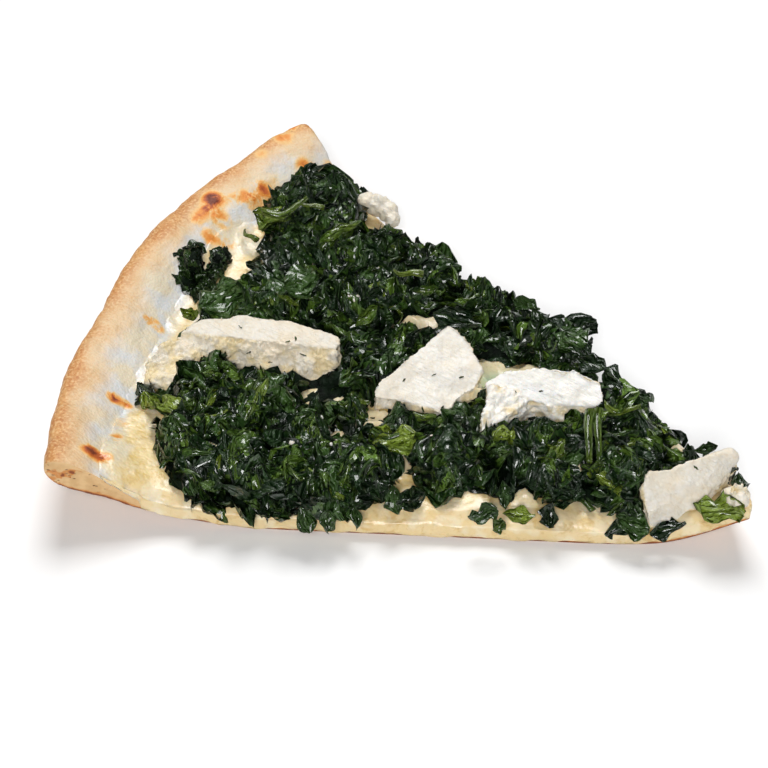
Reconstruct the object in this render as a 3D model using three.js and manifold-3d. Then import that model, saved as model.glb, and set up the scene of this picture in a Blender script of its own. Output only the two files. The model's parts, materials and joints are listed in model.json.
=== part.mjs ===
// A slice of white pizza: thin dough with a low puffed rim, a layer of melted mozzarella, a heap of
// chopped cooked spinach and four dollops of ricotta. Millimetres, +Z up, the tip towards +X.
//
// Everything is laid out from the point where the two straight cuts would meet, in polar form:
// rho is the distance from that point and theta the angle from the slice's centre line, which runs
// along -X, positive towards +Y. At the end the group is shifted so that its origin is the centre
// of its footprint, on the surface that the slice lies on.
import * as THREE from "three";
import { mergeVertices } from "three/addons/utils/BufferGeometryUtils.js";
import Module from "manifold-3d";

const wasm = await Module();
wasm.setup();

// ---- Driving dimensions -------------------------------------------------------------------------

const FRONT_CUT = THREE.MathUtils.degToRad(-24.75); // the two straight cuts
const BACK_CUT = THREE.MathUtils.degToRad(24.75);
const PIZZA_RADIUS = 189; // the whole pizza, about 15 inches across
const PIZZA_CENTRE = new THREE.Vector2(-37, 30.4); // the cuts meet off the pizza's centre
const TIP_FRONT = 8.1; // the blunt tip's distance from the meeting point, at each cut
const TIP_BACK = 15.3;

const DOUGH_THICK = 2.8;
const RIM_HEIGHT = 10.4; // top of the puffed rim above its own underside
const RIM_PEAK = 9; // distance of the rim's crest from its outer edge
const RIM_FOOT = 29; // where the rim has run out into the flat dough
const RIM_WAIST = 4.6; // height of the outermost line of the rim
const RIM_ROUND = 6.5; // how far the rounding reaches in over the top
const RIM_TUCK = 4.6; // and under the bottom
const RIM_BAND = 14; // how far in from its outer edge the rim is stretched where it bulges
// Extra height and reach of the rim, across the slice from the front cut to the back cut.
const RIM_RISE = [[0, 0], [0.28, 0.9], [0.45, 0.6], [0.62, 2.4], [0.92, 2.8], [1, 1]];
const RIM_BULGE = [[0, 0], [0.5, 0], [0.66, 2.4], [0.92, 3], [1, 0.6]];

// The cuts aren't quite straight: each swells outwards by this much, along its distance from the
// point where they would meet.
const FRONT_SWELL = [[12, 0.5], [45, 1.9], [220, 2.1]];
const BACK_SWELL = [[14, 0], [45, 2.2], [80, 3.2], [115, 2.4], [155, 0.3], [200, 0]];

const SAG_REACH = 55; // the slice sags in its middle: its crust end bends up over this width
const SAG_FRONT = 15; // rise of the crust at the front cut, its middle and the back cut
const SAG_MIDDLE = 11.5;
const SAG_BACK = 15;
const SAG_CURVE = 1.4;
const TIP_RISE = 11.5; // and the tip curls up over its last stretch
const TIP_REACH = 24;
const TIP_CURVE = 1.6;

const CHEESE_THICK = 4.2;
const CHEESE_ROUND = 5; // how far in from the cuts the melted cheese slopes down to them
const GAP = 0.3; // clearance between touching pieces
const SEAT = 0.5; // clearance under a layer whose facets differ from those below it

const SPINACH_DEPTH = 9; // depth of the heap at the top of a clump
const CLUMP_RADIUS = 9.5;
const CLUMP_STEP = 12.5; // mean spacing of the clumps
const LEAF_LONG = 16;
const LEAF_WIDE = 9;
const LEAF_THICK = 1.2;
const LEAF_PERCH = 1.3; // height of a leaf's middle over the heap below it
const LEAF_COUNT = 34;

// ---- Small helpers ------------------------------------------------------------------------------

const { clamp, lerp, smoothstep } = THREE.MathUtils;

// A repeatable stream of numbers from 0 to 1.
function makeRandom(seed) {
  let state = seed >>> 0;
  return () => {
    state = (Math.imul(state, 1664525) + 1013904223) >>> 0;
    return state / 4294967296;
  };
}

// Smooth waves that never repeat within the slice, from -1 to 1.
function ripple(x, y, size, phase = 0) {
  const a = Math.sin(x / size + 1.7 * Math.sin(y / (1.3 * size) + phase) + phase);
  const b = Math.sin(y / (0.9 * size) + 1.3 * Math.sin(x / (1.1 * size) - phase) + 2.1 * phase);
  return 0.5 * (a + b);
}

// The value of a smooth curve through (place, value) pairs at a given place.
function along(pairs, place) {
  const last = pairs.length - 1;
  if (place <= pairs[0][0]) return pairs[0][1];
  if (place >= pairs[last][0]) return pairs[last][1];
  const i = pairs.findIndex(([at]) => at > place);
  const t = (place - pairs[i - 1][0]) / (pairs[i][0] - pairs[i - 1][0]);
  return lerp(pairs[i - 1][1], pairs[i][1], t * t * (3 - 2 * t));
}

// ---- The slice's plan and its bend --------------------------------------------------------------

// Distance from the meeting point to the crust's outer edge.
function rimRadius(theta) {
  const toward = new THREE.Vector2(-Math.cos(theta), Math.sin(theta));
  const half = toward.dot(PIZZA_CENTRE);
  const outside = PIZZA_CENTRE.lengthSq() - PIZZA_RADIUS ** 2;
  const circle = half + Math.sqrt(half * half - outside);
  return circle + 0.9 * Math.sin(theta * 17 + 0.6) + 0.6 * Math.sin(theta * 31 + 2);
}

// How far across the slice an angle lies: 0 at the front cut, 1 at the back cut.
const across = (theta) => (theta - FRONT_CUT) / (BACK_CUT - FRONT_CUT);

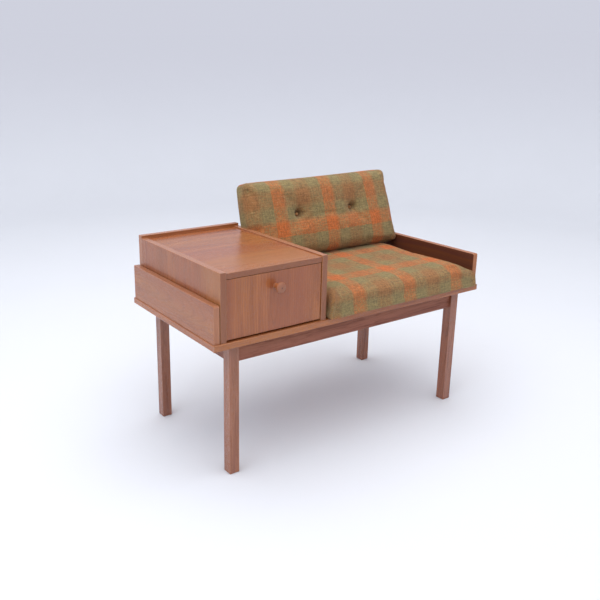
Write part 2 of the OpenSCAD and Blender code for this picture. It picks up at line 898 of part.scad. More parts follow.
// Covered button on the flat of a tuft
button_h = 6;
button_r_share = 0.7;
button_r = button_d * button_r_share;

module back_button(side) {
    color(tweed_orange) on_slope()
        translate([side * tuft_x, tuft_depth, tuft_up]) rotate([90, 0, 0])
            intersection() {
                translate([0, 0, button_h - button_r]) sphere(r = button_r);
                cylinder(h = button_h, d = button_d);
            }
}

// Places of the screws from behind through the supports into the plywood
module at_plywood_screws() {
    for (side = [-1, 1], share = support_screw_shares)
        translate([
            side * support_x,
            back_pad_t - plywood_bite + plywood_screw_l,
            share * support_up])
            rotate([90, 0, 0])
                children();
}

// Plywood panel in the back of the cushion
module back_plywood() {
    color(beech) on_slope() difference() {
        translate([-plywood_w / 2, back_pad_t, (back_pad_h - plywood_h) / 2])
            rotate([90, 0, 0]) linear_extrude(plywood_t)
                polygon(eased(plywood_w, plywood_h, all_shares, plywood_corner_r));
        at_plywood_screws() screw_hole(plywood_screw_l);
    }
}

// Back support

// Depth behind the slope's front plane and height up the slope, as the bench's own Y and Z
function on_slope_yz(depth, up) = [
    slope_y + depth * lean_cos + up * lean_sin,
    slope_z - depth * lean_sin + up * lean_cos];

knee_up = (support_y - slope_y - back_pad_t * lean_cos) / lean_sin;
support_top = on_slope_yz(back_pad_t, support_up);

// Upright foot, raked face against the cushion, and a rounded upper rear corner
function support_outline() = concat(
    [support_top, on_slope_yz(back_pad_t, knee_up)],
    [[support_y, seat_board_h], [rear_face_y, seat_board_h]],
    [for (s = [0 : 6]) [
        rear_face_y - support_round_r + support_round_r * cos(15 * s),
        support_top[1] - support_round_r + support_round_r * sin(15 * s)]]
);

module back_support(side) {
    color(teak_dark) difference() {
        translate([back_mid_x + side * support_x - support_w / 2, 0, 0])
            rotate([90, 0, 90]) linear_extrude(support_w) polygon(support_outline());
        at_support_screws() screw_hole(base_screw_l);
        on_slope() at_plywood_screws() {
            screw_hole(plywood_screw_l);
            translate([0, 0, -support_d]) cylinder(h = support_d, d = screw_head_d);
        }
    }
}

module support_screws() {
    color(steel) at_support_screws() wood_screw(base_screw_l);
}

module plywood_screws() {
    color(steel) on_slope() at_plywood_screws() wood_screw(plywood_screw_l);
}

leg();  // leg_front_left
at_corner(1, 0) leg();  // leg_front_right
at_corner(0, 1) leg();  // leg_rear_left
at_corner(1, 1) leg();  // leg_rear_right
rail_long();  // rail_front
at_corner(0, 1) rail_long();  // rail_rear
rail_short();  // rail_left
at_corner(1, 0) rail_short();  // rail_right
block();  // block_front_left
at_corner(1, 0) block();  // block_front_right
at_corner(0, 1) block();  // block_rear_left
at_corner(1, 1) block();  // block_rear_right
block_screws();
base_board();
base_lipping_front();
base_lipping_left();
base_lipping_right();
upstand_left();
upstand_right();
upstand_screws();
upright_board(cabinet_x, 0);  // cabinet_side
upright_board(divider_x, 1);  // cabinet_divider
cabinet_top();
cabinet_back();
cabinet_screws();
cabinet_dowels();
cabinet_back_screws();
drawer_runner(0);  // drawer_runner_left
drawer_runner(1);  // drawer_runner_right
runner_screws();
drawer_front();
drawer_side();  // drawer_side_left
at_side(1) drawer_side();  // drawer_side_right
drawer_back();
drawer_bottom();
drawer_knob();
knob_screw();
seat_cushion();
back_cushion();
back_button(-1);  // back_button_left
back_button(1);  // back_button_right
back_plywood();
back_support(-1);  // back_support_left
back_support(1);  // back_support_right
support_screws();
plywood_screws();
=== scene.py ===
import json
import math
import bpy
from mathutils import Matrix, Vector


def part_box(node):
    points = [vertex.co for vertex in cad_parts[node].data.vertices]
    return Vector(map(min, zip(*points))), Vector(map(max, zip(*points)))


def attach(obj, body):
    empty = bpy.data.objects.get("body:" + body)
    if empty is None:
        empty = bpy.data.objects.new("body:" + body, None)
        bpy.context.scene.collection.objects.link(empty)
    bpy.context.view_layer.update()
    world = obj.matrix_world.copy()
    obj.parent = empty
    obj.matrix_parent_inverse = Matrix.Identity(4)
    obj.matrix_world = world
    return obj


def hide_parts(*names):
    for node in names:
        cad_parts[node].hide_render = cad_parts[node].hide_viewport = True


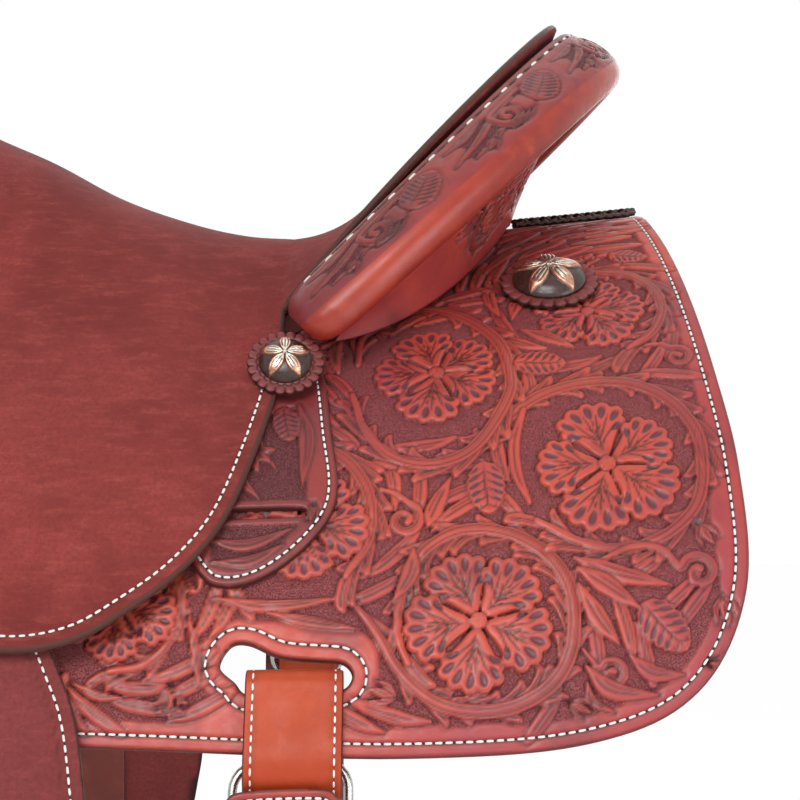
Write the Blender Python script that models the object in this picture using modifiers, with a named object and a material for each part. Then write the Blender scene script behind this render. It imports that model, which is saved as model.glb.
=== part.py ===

============

### EXERCISE PROMPT
Copy out exactly the lines from the line with "Write the Blender Python" to the end of the listing, including both of those lines, and give nothing else.

### REPLY TO THE EXERCISE
Write the Blender Python script that models the object in this picture using modifiers, with a named object and a material for each part. Then write the Blender scene script behind this render. It imports that model, which is saved as model.glb.
=== part.py ===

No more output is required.